In both cases, the guy who won the job got benched.

McCarthy also committed to running back Cedric Benson as his solo option in the run game despite the fact Benson had joined the team in mid-camp and was not in tune with the offense yet. He didn’t even consider having Benson share the role with Alex Green, who is now the starter.

“I felt we were going to have to grow, there was going to be some growth,” McCarthy said. “But you have to find ways to win games. We’ve lost the close games.

“I think people outside the building would be talking a lot differently about us if we hadn’t lost those games then the way they talk about us now.”

And that might not be such a bad thing.

Whatever you want to say about the officiating in the Seahawks loss, the Packers still played poorly.
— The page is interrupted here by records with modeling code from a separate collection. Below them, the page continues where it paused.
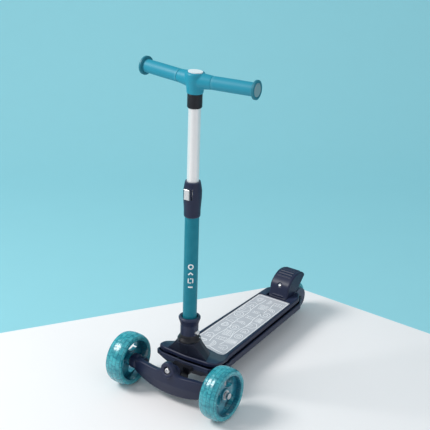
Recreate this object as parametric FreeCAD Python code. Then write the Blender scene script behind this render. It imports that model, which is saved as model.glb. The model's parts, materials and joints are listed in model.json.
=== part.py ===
import FreeCAD, Part

import math
import os

from FreeCAD import Vector as V

# Child's three-wheeled kick scooter that steers by leaning. Millimetres.
# Frame: +X forward, +Y to the rider's left, +Z up. The origin is on the ground, under the
# middle of the overall length.

# ---------------------------------------------------------------- driving dimensions
FRONT_R = 60.0                 # front tyre radius
FRONT_W = 42.0                 # front tyre width
FRONT_X = 235.5                # front axle, from the origin
FRONT_Y = 127.5                # middle plane of each front wheel
REAR_R = 40.0                  # rear tyre radius
REAR_W = 24.0                  # rear tyre width
REAR_X = -255.5                # rear axle, from the origin

DECK_TOP = 70.0                # raised rim around the standing surface
MAT_TOP = 68.0                 # standing surface
MAT_THICK = 1.8
DECK_SEAM = 58.0               # groove between the two deck shells
DECK_BOTTOM = 37.0
DECK_WALL = 3.0
NOSE_TIP_X = 196.0
NOSE_TOP = 91.0
NOSE_SEAM = 81.0
NOSE_BOTTOM = 49.0
DECK_REAR_X = -235.0

COLUMN_LEAN = 2.9              # degrees, leaning back
COLUMN_FOOT = V(179.5, 0, 90)  # a point on the column's axis, at the top of the nose
LOWER_TUBE_R = 15.5
LOWER_TUBE_WALL = 1.5
UPPER_TUBE_R = 13.0
UPPER_TUBE_WALL = 1.4
RUNNING_GAP = 0.08             # radial play of a shaft in its hole
MOVING_GAP = 0.4               # space between bodies that move past each other
HEIGHT_TRAVEL = 120.0          # the handlebar lowers by this much
HEIGHT_STEP = 40.0

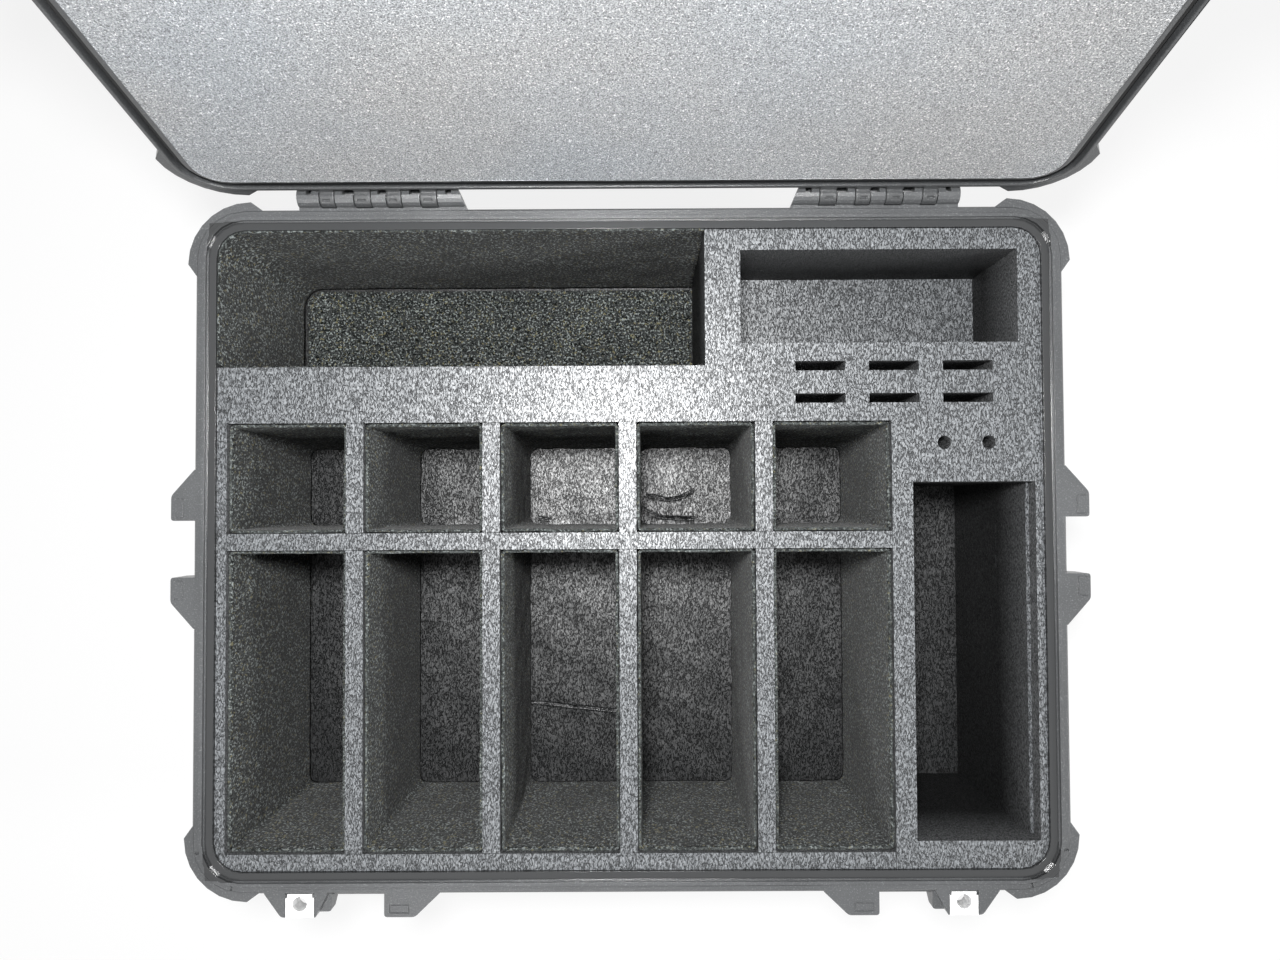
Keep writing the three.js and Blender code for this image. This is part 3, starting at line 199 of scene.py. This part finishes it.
def grain(add, scale, detail=2.0, roughness=0.5, distortion=0.0):
    """Noise whose features are one over scale across, with one scale for each axis."""
    place = add("ShaderNodeMapping", Vector=own_place(add), Scale=scale).outputs["Vector"]
    values = {"Vector": place, "Scale": 1.0, "Detail": detail, "Distortion": distortion}
    return add("ShaderNodeTexNoise", **values, Roughness=roughness).outputs["Fac"]


def ramp(add, factor, *stops):
    """A colour ramp of (position, colour) stops."""
    made = add("ShaderNodeValToRGB", Fac=factor)
    while len(made.color_ramp.elements) < len(stops):
        made.color_ramp.elements.new(0.5)
    for element, (position, colour) in zip(made.color_ramp.elements, stops):
        element.position = position
        element.color = opaque(colour)
    return made.outputs["Color"]


def grey(value, tint=0.0):
    """A grey that leans to blue by tint."""
    return (value, value * (1 + tint / 2), value * (1 + tint))


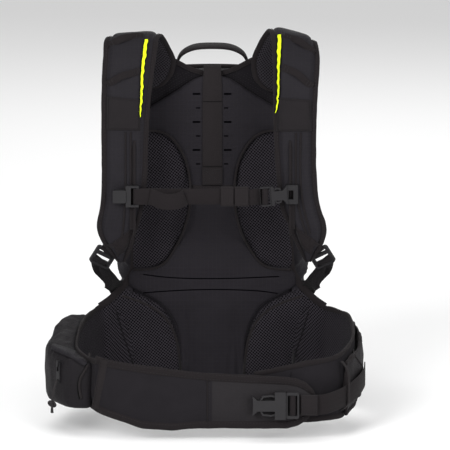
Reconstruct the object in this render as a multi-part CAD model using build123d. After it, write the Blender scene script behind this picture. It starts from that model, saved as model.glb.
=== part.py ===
from build123d import *
import math
import os

# Avalanche airbag backpack, in millimetres. +Z is up. The back panel faces -Y, towards the
# wearer, and the bag stands behind it in +Y. +X is the wearer's left. The origin is on the
# floor, in the middle of the bag's width, on the plane that parts the bag from its back panel.
# Soft goods are plain closed solids of the true size. Hardware has its working shape.

OUT = "parts"
FAR = 600.0

# Bag
BAG_H = 423.0
BAG_HALF_BASE = 110.0
BAG_HALF_TOP = 122.0
BAG_BACK_Y = 3.0
BAG_DEPTH_BASE = 128.0
BAG_DEPTH_TOP = 96.0
BAG_CORNER_R = 28.0
BAG_WALL = 3.0
BAG_BACK_WALL = 6.0
# The bound hem along the foot of the back wall
HEM_HALF = 96.0
HEM_Y = -4.0
HEM_H = 7.0
BOOT_H = 22.0
LID_Z = 374.0
SEAM_X = 80.0
SEAM_GAP = 0.1

# Back panel layers, along Y
SHEET_Y = (1.0, 2.6)
YOKE_Y = (-1.6, 0.4)
PAD_BACK_Y = -2.2
CENTRE_PAD_Y = -15.0
MESH_PAD_Y = -12.0

# Shoulder straps and chest strap
STRAP_T = 12.0
RAIL_X = 97.0
RAIL_Y = -96.4
RAIL_R = 1.5
RAIL_Z = (237.0, 347.0)
CHEST_Z = 283.0
CHEST_Y = -102.0
CHEST_TILT = 5.0
CHEST_JOIN_X = 73.4
TRIGGER_X = 110.0
TRIGGER_Y = -88.0
TRIGGER_Z = 312.0

# Webbing
WEB_T = 1.4
WEB_20 = 20.0
WEB_25 = 25.0
RUN_GAP = 0.3

# Hip belt
BELT_T = 8.0
BELT_BAND_Y = -235.0
BELT_Z = 46.0
BUCKLE_Y = -245.2
BUCKLE_JOIN_X = 90.8
POCKET_T = 8.0


# ---------------------------------------------------------------- building blocks


def save(shape, name):
    """Writes one node's solids to its STEP file."""
    export_step(shape, os.path.join(OUT, name + ".step"))


def block(x0, x1, y0, y1, z0, z1):
    """A box between two corners."""
    return Pos((x0 + x1) / 2, (y0 + y1) / 2, (z0 + z1) / 2) * Box(x1 - x0, y1 - y0, z1 - z0)


def rounded_block(x0, x1, y0, y1, z0, z1, radius, axis=Axis.Y):
    """A box with its edges along one axis rounded."""
    body = block(x0, x1, y0, y1, z0, z1)
    return fillet(body.edges().filter_by(axis), radius)


def rod(start, end, radius):
    """A round bar between two points."""
    line = Vector(*end) - Vector(*start)
    plane = Plane(origin=start, z_dir=line)
    return plane * Cylinder(radius, line.length, align=(Align.CENTER, Align.CENTER, Align.MIN))


def prism(corners, reach):
    """A polygon of 3D corners, extruded along a vector."""
    face = Face(Wire.make_polygon([Vector(*c) for c in corners], close=True))
    return Solid.extrude(face, Vector(*reach))


def front_slab(points, y0, y1):
    """An outline of (x, z) points between two depths."""
    return prism([(x, y0, z) for x, z in points], (0, y1 - y0, 0))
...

They were two field goal misses away from beating the Colts, but they didn’t deserve to win.

“We’ve had to overcome a little more adversity than we did last year being 6-0,” linebacker Clay Matthews said. “It’s not good to lose, but it’s good to see those kind of situations where you need to respond where things aren’t going well all the time where they were for 15, 16 weeks last year.

“There are definitely lessons we can take away. But 15-1 is still much nicer than 3-3.”

McCarthy said that in exit interviews last year players said they heard him harp on the dropped balls, missed tackles and mental errors all season, but it wasn’t until the Giants game they felt the consequence. They thought they were getting better but they really weren’t — they just weren’t losing.

This year, McCarthy has added more drills to emphasize tackling and ball skills, but he has the element of desperation to nail home its importance. They needed to beat the Texans to avoid being left completely behind in the NFC playoff race.

They’ve seen what the alternative to 15-1 is. They’ve learned from three losses. Now it’s time to see where they go from here.